21(March) ZigZag Tree Traversal

21. Zigzag Tree Traversal

The problem can be found at the following link: Question Link

Problem Description

Given a binary tree with n nodes. Find the zig-zag level order traversal of the binary tree.

Example:

Input:

        1
      /   \
     2    3
    / \    /   \
   4   5 6   7

Output:

1 3 2 4 5 6 7

My Approach

1. Initialization:

   • Start with an empty vector ans to store the zig-zag level order traversal.

   • Check if the given binary tree is empty, if so, return the empty vector.

2. Traversal Process:

   • Use a queue to perform level-order traversal of the binary tree.

   • Maintain a boolean variable leftToRight to keep track of the direction of traversal.

3. Level-wise Traversal:

   • While traversing each level:

     • Initialize a vector res to store the node values at the current level.

     • For each node in the current level:

       • Pop the front node from the queue.

       • Depending on the value of leftToRight, insert the node value at the appropriate index in res.

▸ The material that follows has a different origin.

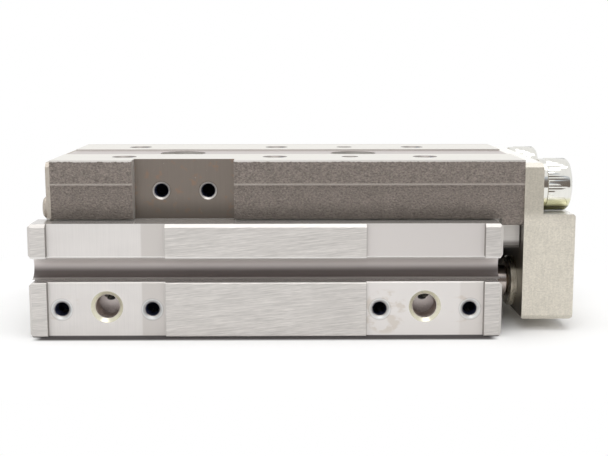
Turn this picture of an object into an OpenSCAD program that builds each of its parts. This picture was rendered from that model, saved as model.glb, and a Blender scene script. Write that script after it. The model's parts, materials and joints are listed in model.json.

       • Enqueue the left and right child nodes of the current node if they exist.

4. Direction Reversal:

   • After processing each level, toggle the value of leftToRight to reverse the traversal direction.

5. Append to Result:

   • After processing all levels, append the elements of res to the ans vector.

6. Return Result:

   • Finally, return the ans vector containing the zig-zag level order traversal.

Constraints:

• 1 <= n <= 10^5

Time and Auxiliary Space Complexity

• Expected Time Complexity: O(n), as we visit each node once during the level-order traversal.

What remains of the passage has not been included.